IF THE UNITED STATES goes to war with Iraq, what will that mean for the stock market and investors' portfolios?
The answer depends largely on whether the war would be a quick, decisive victory for the United States or prolonged and costly in terms of dollars and American casualties, experts say.
What's evident, though, is that the prospect of war, on top of troubles already besetting stocks, has taken its toll on the market and added to volatility.
"We have had a lot of shocks to begin with in the last year or so, and the economy is wobbly," said Sung Won Sohn, chief economist with Wells Fargo & Co. in Minneapolis. "Simply the possibility of war has increased the uncertainty. The market can deal with bad news, but not with uncertainty."
Some predict that if the United States goes to war, the uncertainty will disappear and the market will rebound.
"We are expecting a huge, huge rally as soon as any bombs drop, just like the gulf war over a decade ago," said Louis Navellier, chief investment officer of Navellier & Associates in Reno, Nev. "What happens is when you are rattling your sabers threatening war, the market gets nervous because of the uncertainty. But when the bombs drop, it goes absolutely nuts."
During the Persian Gulf war, stocks fell in the months after Iraq's invasion of Kuwait in August 1990. In mid-January, on the first day of trading after the U.S. air campaign against Iraq began, the Dow jumped 4.6 percent.
"Generally, wars, especially when we are successful in the war, have been very good for the markets," said Roger Ibbotson, chairman of the financial research firm Ibbotson Associates in Chicago. Even when the United States was fighting in Afghanistan late last year, stocks rebounded, he said.

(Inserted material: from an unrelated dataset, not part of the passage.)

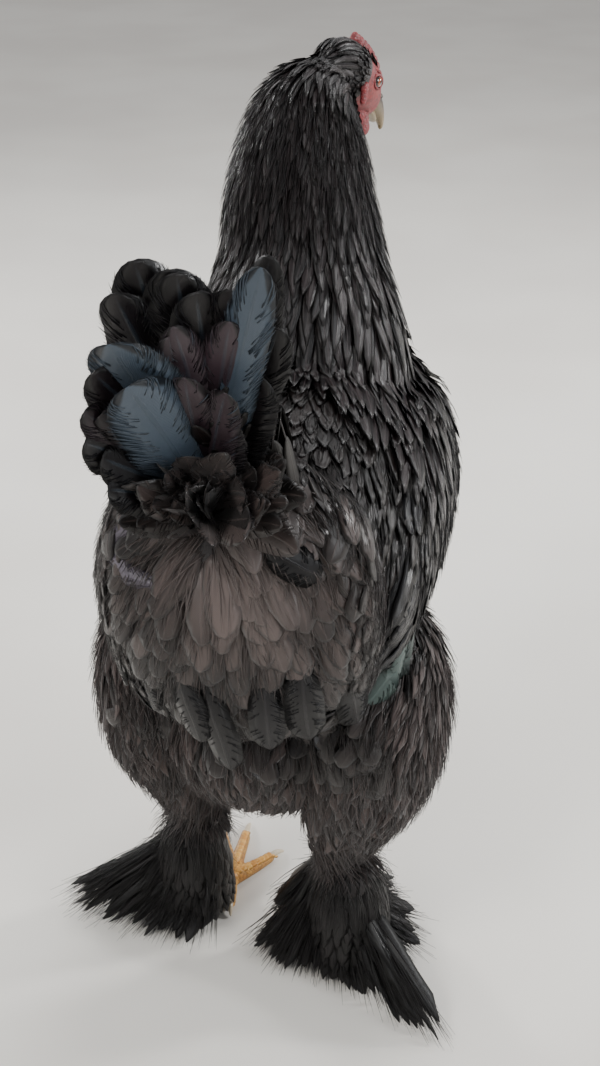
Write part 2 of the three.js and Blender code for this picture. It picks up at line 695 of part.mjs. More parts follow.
// Saddle feathers on the back, which make the torso whole
const saddle = laidRows(
  torsoForm,
  [
    { t: 0.44, from: -126, to: -54, count: 5, length: 60, width: 38 },
    { t: 0.56, from: -132, to: -48, count: 5, length: 60, width: 42 },
    { t: 0.68, from: -134, to: -46, count: 5, length: 58, width: 38 },
  ].map((row) => ({ ...row, lift: 4, fan: 14 })),
  { seed: 61 },
);
const torso = place("torso", fuse(torsoCore, cleared(saddle, [neck, rump, wings, tail])), plumage);

// Thighs in long loose down, with locks that hang past the hock
const thighForm = (s, [x, y]) =>
  new Form(
    [
      [s * 54 - 2, y - 18, 286, 40, 60],
      [s * 67 - 2, y - 12, 232, 56, 82],
      [s * 70 - 2, y - 6, 180, 52, 74],
      [mix(x, s * 68, 0.5), y - 3, 134, 38, 50],
      [x + s * 3, y - 2, 94, 24, 28],
    ],
    { ends: [0.2, 0.16] },
  );
const thighs = SIDES.map(({ name, s, hock }, side) => {
  const form = thighForm(s, hock);
  const core = clearOf(form.solid(5, 14), torso, wings, rump);
  const outer = s > 0 ? 0 : 180;
  const locks = laidRows(
    form,
    [
      { t: 0.42, from: outer - 75, to: outer + 75, count: 3, length: 62, width: 52 },
      { t: 0.62, from: outer - 100, to: outer + 100, count: 3, length: 60, width: 54 },
      { t: 0.78, from: outer - 110, to: outer + 110, count: 3, length: 52, width: 44 },
    ].map((row) => ({ ...row, lift: 7, shape: POINTED })),
    { seed: 71 + side },
  );
  return place(`thigh_${name}`, fuse(core, cleared(locks, [torso, wings, rump])), down);
});

// Belly down between the thighs
const bellyForm = new Form(
  [
    [BODY_X, -0.3 * BODY_LENGTH, 222, 58, 50],
    [BODY_X, -0.1 * BODY_LENGTH, 210, 76, 64],
    [BODY_X, 0.14 * BODY_LENGTH, 204, 78, 68],
    [BODY_X, 0.34 * BODY_LENGTH, 216, 60, 52],
  ],
  { ends: [0.3, 0.3] },
);
place("belly", clearOf(bellyForm.solid(3, 12), torso, thighs, rump), down);

// Floor, which trims what would reach below the soles
const floorBlock = solidOf(new THREE.BoxGeometry(900, 900, 60).translate(0, 0, SOLE - 30));
const onFloor = (solid) => largest(solid.subtract(floorBlock));

// Shanks with rows of scutes in front, and feet with their toes flat on the floor
const hockOf = ({ hock }) => vec(...hock, HOCK_HEIGHT);
const ankleOf = ({ foot }) => vec(...foot, ANKLE_HEIGHT);
function shankForm(leg) {
  const [top, end] = [hockOf(leg), ankleOf(leg)];
  const stations = [
    [...top.toArray(), SHANK_RADIUS * 1.25, SHANK_RADIUS * 1.35],
    [...top.lerp(end, 0.5).toArray(), SHANK_RADIUS, SHANK_RADIUS * 1.1],
    [...end.toArray(), SHANK_RADIUS * 1.1, SHANK_RADIUS * 1.2],
  ];
  return new Form(stations, { ends: [0.12, 0.12] });
}

// A leg or toe whose front or top carries raised scutes, each a step out and a slope back in
function scaly(form, { count, sides, height, faces }) {
  const [head, tail] = form.ends;
  const edges = spread(head, 1 - tail, count + 1);
  const rings = edges.slice(0, -1).flatMap((t, i) => [t + 0.004, mix(t, edges[i + 1], 0.93)]);
  const raise = (i, angle) =>
    i >= 0 && i < rings.length ? (i % 2 ? 0 : height) * Math.max(0, Math.cos(angle - faces)) : 0;
  return form.solid(0, sides, { cap: 2, rings, raise });
}

const TOES = [
  { name: "inner", turn: -34, length: 46, claw: 13 },
  { name: "middle", turn: 2, length: 60, claw: 15 },
  { name: "outer", turn: 38, length: 50, claw: 13 },
  { name: "back", turn: 196, length: 24, claw: 12 },
];
const toeDirection = (s, turn) => vec(s * Math.sin(rad(turn)), -Math.cos(rad(turn)), 0);
function toeForm(leg, { turn, length }) {
  const dir = toeDirection(leg.s, turn);
  const at = (along, z) => ankleOf(leg).addScaledVector(dir, along).setZ(SOLE + z).toArray();
  return new Form(
    [
      [...at(-4, TOE_RADIUS + 2.6), TOE_RADIUS * 1.2, TOE_RADIUS * 1.45],
      [...at(length * 0.55, TOE_RADIUS * 0.84), TOE_RADIUS, TOE_RADIUS],
      [...at(length, TOE_RADIUS * 0.64), TOE_RADIUS * 0.72, TOE_RADIUS * 0.78],
    ],
    { across: dir.clone().cross(UP), ends: [0.14, 0.14] },
  );
}
function clawForm(leg, { turn, length, claw }) {
  const dir = toeDirection(leg.s, turn);
  const at = (along, z) => ankleOf(leg).addScaledVector(dir, length - 4 + along).setZ(SOLE + z).toArray();
  return new Form(
    [
      [...at(0, 4.2), 2.4, 2.8],
      [...at(claw * 0.55, 4), 1.9, 2.1],
      [...at(claw, 1.6), 0.8, 0.9],
    ],
    { across: dir.clone().cross(UP), ends: [0.12, 0.12] },
  );
}

// The thick feathering on the outer and rear side of the shank, as one soft core under its long feathers
function bootForm(leg) {
  const at = (share, out, back) =>
    hockOf(leg).lerp(ankleOf(leg), share).addScaledVector(LEFT, leg.s * out).addScaledVector(BACK, back).toArray();
  const stations = [
    [...at(0.05, 8, 6), 13, 15],
    [...at(0.45, 14, 12), 20, 23],
    [...at(0.88, 20, 18), 21, 25],
  ];
  return new Form(stations, { ends: [0.22, 0.22] });
}

// Feathers that grow outwards from the shank and the outer toe and trail on the floor.
// Their azimuth turns from straight back towards the outer side.
const legVane = (s, root, azimuth, fall, how) => {
  const dir = aim(s * azimuth, 0);
  const towards = dir.clone().multiplyScalar(Math.cos(fall)).addScaledVector(UP, -Math.sin(fall));
  return freeVane(root, towards, UP, { camber: 0.16, ...how });
};
const SHANK_TIERS = {
  left: [
    { height: 75, azimuths: [6, 126], count: 3, length: 64, width: 42, tip: 16 },
    { height: 66, azimuths: [56, 84], count: 2, length: 104, width: 28, tip: 36 },
    { height: 52, azimuths: [30, 90], count: 3, length: 120, width: 28, tip: 5 },
    { height: 36, azimuths: [4, 118], count: 3, length: 62, width: 30, tip: 3 },
  ],
  right: [
    { height: 75, azimuths: [-20, 116], count: 3, length: 64, width: 44, tip: 16 },
    { height: 64, azimuths: [26, 58], count: 2, length: 96, width: 28, tip: 30 },
    { height: 52, azimuths: [6, 60], count: 3, length: 124, width: 28, tip: 5 },
    { height: 36, azimuths: [-20, 112], count: 3, length: 58, width: 30, tip: 3 },
  ],
};
const TOE_VANES = [
  { toe: 2, along: [0.2, 0.95], azimuths: [106, 126], length: [62, 48], count: 2 },
  { toe: 1, along: [0.8, 0.8], azimuths: [140, 140], length: [40, 40], count: 1 },
];

SIDES.forEach((leg, side) => {
  const { name, s } = leg;
  const vary = dice(81 + side);
  const shankCore = clearOf(scaly(shankForm(leg), { count: 4, sides: 9, height: 1.1, faces: rad(90) }), thighs[side]);
  const toes = TOES.map((toe) =>
    scaly(toeForm(leg, toe), { count: toe.name === "back" ? 2 : 3, sides: 6, height: 0.8, faces: rad(-90) }),
  );
  const footCore = clearOf(onFloor(fuse(toes)), shankCore);

  const toeVanes = TOE_VANES.flatMap(({ toe, along, azimuths, length, count }) =>
    spread(0, 1, count).map((k) => {
      const form = toeForm(leg, TOES[toe]);
      const root = form.path.getPoint(mix(...along, k) * 0.9).setZ(SOLE + 5);
      const how = { length: mix(...length, k) * (1 + vary(0.06)), width: 23, sink: 3 };
      return [0.02, -0.03, -0.08].map((fall) => legVane(s, root, mix(...azimuths, k), fall, how));
    }),
  );
  const claws = TOES.map((toe) => clearOf(onFloor(clawForm(leg, toe).solid(2, 5, { cap: 1 })), footCore));
  const foot = place(`foot_${name}`, onFloor(fuse(footCore, cleared(toeVanes, [shankCore, claws]))), yellowScale);
  TOES.forEach((toe, i) => place(`claw_${name}_${toe.name}`, claws[i], horn));

  const shankVanes = SHANK_TIERS[name].flatMap(({ height, azimuths, count, length, width, tip }) =>
    spread(...azimuths, count).map((azimuth) => {
      const share = (HOCK_HEIGHT - height) / (HOCK_HEIGHT - ANKLE_HEIGHT);
      const reach = length * (1 + vary(0.1));
      const turn = azimuth + vary(5);
      const root = hockOf(leg).lerp(ankleOf(leg), share).addScaledVector(aim(s * turn, 0), SHANK_RADIUS * 0.8);
      const how = { length: reach, width: width + vary(4), sink: 5, bend: -0.04, side: vary(0.12) };
      return [0, 6, 12].map((more) => legVane(s, root, turn, Math.asin((height - tip - more) / reach), how));
    }),
  );
  const boot = clearOf(bootForm(leg).solid(3, 10, { cap: 2 }), thighs[side], foot, claws);
  const clearShank = cleared(shankVanes, [thighs[side], foot, claws]);
  place(`shank_${name}`, onFloor(fuse(shankCore, boot, clearShank)), yellowScale);
});

// The origin lies on the floor, under the middle of the bird's box
hen.position.set(...ORIGIN_SHIFT);

export default hen;
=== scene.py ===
# A standing brahma hen, life size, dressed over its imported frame:
# one skin under the whole body, and every feather as a thin closed vane laid on it.
import math
import bmesh
import bpy
import numpy as np
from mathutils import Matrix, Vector
from mathutils.bvhtree import BVHTree


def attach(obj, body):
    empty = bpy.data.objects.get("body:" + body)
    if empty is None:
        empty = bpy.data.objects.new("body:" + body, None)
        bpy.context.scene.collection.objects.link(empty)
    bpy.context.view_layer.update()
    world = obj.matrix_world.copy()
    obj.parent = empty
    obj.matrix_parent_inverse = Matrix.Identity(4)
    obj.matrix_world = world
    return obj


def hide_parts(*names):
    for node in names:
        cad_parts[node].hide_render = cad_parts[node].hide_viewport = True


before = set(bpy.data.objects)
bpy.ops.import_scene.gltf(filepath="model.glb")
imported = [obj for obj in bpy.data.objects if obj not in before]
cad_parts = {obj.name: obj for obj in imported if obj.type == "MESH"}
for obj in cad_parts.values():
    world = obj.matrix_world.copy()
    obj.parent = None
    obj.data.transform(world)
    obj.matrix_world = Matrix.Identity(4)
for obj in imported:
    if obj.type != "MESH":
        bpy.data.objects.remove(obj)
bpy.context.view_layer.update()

# Sizes in millimetres, in the bird's own frame, as in the solids
MM = 0.001
SHIFT = np.array([-1.6, -0.6, 0.0])
BODY_LENGTH = 336
BODY_MIDDLE = 322
BODY_X = -4
HALF_WIDTH = 103
HALF_HEIGHT = 108
BACK_TOP = BODY_MIDDLE + HALF_HEIGHT
HEAD_AT = np.array([-12.0, -164.0, 570.0])
HEAD_TURN = math.radians(20)
HEAD_DIP = math.radians(36)
EYE_RADIUS = 4.6
WING_THICK = 10
COAT = 6.5
ANKLE_HEIGHT = 15
HOCK_HEIGHT = 92
SHANK_RADIUS = 7.6
TOE_RADIUS = 5.4
# Feet and hocks by their places to the left and behind, then toes by their turn in degrees from
# straight ahead, their length and their claw's length
LEGS = (
    {"name": "left", "s": 1, "foot": (38, 8), "hock": (48, 26)},
    {"name": "right", "s": -1, "foot": (-44, 34), "hock": (-54, 48)},
)
TOES = (("inner", -34, 46, 13), ("middle", 2, 60, 15), ("outer", 38, 50, 13), ("back", 196, 24, 12))
UP = np.array([0.0, 0.0, 1.0])
BACK = np.array([0.0, 1.0, 0.0])
LEFT = np.array([1.0, 0.0, 0.0])

# Least height of a vane over the floor, depth of a feather's root in the skin,
# cell of the skin's mesh, and number of places on it from which roots are taken
LOWEST = 0.3
ROOT_DEPTH = 1.2
SKIN_VOXEL = 1.8
SKIN_SAMPLES = 150000

luck = np.random.default_rng(7)


def unit(v):
    return v / np.maximum(np.linalg.norm(v, axis=-1, keepdims=True), 1e-9)


def mixed(a, b, share):
    return a + (b - a) * share


def ramp(x, low, high):
    t = np.clip((x - low) / (high - low), 0, 1)
    return t * t * (3 - 2 * t)


def aim(azimuth, elevation):
    """Direction from degrees to the left of straight back, and degrees up"""
    a, e = math.radians(azimuth), math.radians(elevation)
    return np.array([math.cos(e) * math.sin(a), math.cos(e) * math.cos(a), math.sin(e)])


def bow(start, middle, end, s):
    """A curve from start to end, drawn towards the middle point"""
    return start * (1 - s) ** 2 + middle * 2 * s * (1 - s) + end * s * s


class Form:
    """A rounded body along a smooth path of stations: x, y, z, half width, half depth"""

    def __init__(self, stations, across=LEFT, ends=(0.2, 0.2), thinner=0.0):
        self.stations = np.array(stations, float)
        self.stations[:, 3:] -= thinner
        self.across = np.array(across, float)
        self.ends = ends

    def smooth(self, t):
        s = self.stations
        last = len(s) - 1
        x = np.clip(np.asarray(t, float), 0, 1) * last
        i = np.minimum(x.astype(int), last - 1)
        f = (x - i)[..., None]
        a, b = s[i], s[i + 1]
        before = np.where((i > 0)[..., None], s[np.maximum(i - 1, 0)], 2 * a - b)
        after = np.where((i < last - 1)[..., None], s[np.minimum(i + 2, last)], 2 * b - a)
        m0, m1 = (b - before) / 2, (after - a) / 2
        f2, f3 = f * f, f * f * f
        return (2 * f3 - 3 * f2 + 1) * a + (f3 - 2 * f2 + f) * m0 + (3 * f2 - 2 * f3) * b + (f3 - f2) * m1

    def centre(self, t):
        return self.smooth(t)[..., :3]

    def at(self, t, angle):
        t = np.clip(np.asarray(t, float), 0, 1)
        here = self.smooth(t)
        along = unit(self.centre(np.minimum(t + 0.01, 1)) - self.centre(np.maximum(t - 0.01, 0)))
        side = unit(self.across - along * (along @ self.across)[..., None])
        deep = np.cross(along, side)
        head, tail = self.ends
        round_head = np.sqrt(np.clip(1 - np.clip(1 - t / head, 0, 1) ** 2, 0, 1))
        round_tail = np.sqrt(np.clip(1 - np.clip(1 - (1 - t) / tail, 0, 1) ** 2, 0, 1))
        size = (round_head * round_tail)[..., None]
        width = here[..., 3:4] * size * np.cos(angle)[..., None]
        depth = here[..., 4:5] * size * np.sin(angle)[..., None]
        return here[..., :3] + side * width + deep * depth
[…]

The average annual total return of the S&P 500 Index was 20.3 percent during World War II, 16.2 percent during the Korean War, 7.6 percent during the Vietnam War and 15.8 percent during the gulf war, according to Ibbotson Associates
Though some experts predict that the effect on the market would be a replay of the gulf war experience, others say it might be different this time.
During the gulf war, "we just wanted to drive Iraq out of Kuwait and restore the status quo. Now we want to remove Saddam Hussein, and that's quite a different prospect," said Jeff Tjornehoj, a research analyst with Lipper Inc.'s Denver office.
"He would be a cornered dictator with little to lose, and there is a real risk," said Gary Gensler, a former U.S. Treasury undersecretary who lives in Baltimore.
Another possibility is that a war could spur terrorist attacks on U.S. soil, which would send stocks spiraling downward, experts said.
"There has never been so many unknowns," said Bill Lauer, chief investment officer of Chevy Chase Trust in Bethesda. "Certainly, the fear is: Where is the war waged? If it's waged overseas, there's a lot less damage to consumer confidence than if it's waged here."
Also, crude oil prices, which began the year at less than $20 a barrel, have climbed to about $30 as talk of war accelerates. Oil prices are expected to soar at the onset of a war and could quickly fall if it appeared that supplies wouldn't be disrupted.
If prices didn't retreat, consumers would pay more for fuel and have less to spend elsewhere and keep the economy going, experts said.
"If we go to war, given the current wobbly economic situation, the probability of a double-dip [recession] goes up significantly," Sohn said.
War might still be averted by diplomacy, and that, too, would send stocks soaring, experts said. But if that doesn't happen and war comes, here's how it could affect certain stocks:
Defense stocks have been rising because of increased government spending, and that would continue during a war, experts said.
"It seems clear that in the next five to 10 years, there will be more spending on defense," even without a war, said Peter Ricchiuti, a professor of finance at Tulane University in New Orleans. " It's a more dangerous world than we thought."
Oil stocks, particularly shares of oil producers, are also likely to get a boost at the beginning of a war as investors seek safety, said Kate Warne, senior energy analyst with Edward Jones in St. Louis.
"In general, people tend to buy them in times of world uncertainty," she said. "They will see it as a way to hedge against the [prospect] that oil prices will move a lot higher and stay a lot higher long-term."
Shares of health care and consumer staples companies probably would hold up well during a war, as they have in other times of uncertainty, said Lauer. "No matter what happens, people will have to still brush their teeth and go to the grocery," Lauer said.